# Problem to work on
Hand back each line, unchanged, from the top down to the line where "WASHER_BEVEL), plain)" sits.

# Collected material
___

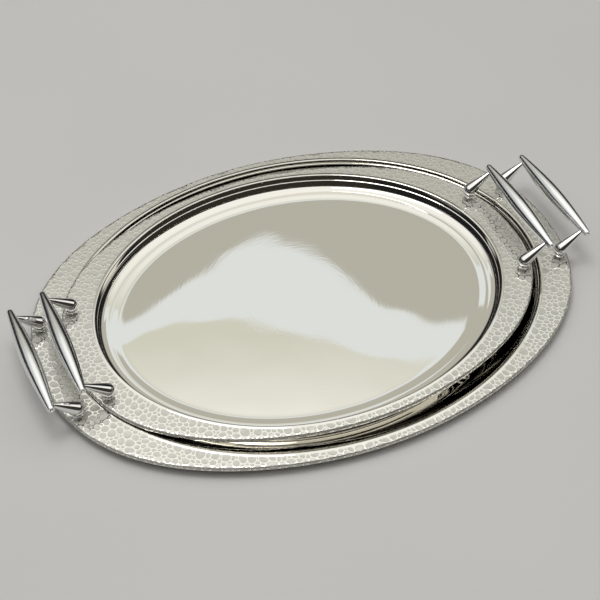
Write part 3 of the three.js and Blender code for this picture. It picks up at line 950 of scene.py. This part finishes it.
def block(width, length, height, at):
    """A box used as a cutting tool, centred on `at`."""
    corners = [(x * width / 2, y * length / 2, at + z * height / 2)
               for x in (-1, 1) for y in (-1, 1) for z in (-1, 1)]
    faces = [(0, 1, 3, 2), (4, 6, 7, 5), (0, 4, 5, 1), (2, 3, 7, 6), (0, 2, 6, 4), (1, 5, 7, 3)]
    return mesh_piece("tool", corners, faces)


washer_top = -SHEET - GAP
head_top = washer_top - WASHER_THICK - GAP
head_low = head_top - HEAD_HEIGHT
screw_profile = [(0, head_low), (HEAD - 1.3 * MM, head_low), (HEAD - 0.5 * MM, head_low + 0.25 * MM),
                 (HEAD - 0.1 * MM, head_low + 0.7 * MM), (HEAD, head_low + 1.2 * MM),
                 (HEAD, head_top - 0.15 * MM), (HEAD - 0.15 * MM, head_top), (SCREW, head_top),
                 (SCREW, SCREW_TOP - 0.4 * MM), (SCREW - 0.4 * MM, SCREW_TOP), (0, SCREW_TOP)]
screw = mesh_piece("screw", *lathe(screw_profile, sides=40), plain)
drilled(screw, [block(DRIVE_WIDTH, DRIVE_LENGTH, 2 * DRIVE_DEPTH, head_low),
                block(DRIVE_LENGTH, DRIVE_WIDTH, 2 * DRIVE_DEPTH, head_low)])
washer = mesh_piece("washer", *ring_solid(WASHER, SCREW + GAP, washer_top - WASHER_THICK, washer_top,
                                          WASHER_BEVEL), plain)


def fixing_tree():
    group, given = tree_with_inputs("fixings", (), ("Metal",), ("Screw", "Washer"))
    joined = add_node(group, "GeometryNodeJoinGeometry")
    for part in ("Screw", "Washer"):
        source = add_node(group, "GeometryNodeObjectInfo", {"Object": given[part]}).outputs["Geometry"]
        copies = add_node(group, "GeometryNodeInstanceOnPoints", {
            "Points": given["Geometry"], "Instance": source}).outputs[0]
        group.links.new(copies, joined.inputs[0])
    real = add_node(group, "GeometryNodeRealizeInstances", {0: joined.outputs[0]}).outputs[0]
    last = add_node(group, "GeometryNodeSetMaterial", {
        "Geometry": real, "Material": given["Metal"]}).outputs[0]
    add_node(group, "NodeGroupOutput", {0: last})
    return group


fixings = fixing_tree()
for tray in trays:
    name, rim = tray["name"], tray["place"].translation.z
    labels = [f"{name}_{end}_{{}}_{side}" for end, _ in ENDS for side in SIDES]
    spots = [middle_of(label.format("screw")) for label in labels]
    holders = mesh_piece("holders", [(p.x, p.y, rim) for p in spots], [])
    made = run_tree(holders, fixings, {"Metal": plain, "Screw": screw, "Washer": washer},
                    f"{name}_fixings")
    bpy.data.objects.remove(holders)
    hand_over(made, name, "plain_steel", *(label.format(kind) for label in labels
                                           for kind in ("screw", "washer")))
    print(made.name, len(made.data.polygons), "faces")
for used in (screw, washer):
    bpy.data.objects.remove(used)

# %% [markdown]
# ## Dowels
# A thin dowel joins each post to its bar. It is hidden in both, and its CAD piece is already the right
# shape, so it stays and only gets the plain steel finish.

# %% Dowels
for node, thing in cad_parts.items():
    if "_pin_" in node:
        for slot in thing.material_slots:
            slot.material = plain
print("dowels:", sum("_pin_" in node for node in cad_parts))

___

# Answer to the problem
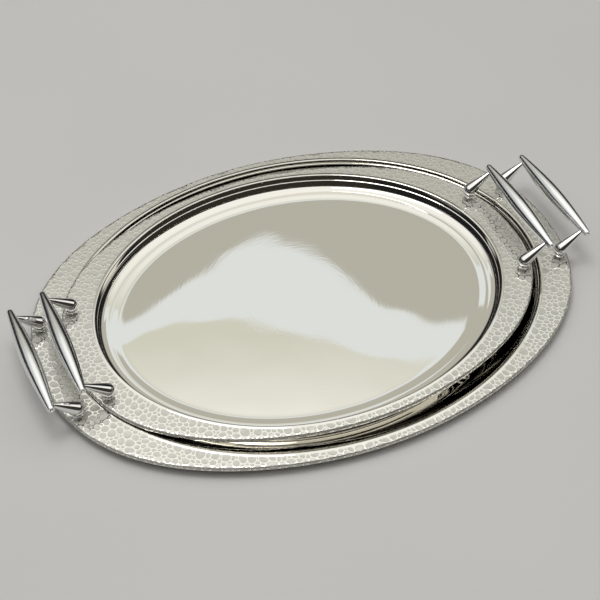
Write part 3 of the three.js and Blender code for this picture. It picks up at line 950 of scene.py. This part finishes it.
def block(width, length, height, at):
    """A box used as a cutting tool, centred on `at`."""
    corners = [(x * width / 2, y * length / 2, at + z * height / 2)
               for x in (-1, 1) for y in (-1, 1) for z in (-1, 1)]
    faces = [(0, 1, 3, 2), (4, 6, 7, 5), (0, 4, 5, 1), (2, 3, 7, 6), (0, 2, 6, 4), (1, 5, 7, 3)]
    return mesh_piece("tool", corners, faces)


washer_top = -SHEET - GAP
head_top = washer_top - WASHER_THICK - GAP
head_low = head_top - HEAD_HEIGHT
screw_profile = [(0, head_low), (HEAD - 1.3 * MM, head_low), (HEAD - 0.5 * MM, head_low + 0.25 * MM),
                 (HEAD - 0.1 * MM, head_low + 0.7 * MM), (HEAD, head_low + 1.2 * MM),
                 (HEAD, head_top - 0.15 * MM), (HEAD - 0.15 * MM, head_top), (SCREW, head_top),
                 (SCREW, SCREW_TOP - 0.4 * MM), (SCREW - 0.4 * MM, SCREW_TOP), (0, SCREW_TOP)]
screw = mesh_piece("screw", *lathe(screw_profile, sides=40), plain)
drilled(screw, [block(DRIVE_WIDTH, DRIVE_LENGTH, 2 * DRIVE_DEPTH, head_low),
                block(DRIVE_LENGTH, DRIVE_WIDTH, 2 * DRIVE_DEPTH, head_low)])
washer = mesh_piece("washer", *ring_solid(WASHER, SCREW + GAP, washer_top - WASHER_THICK, washer_top,
                                          WASHER_BEVEL), plain)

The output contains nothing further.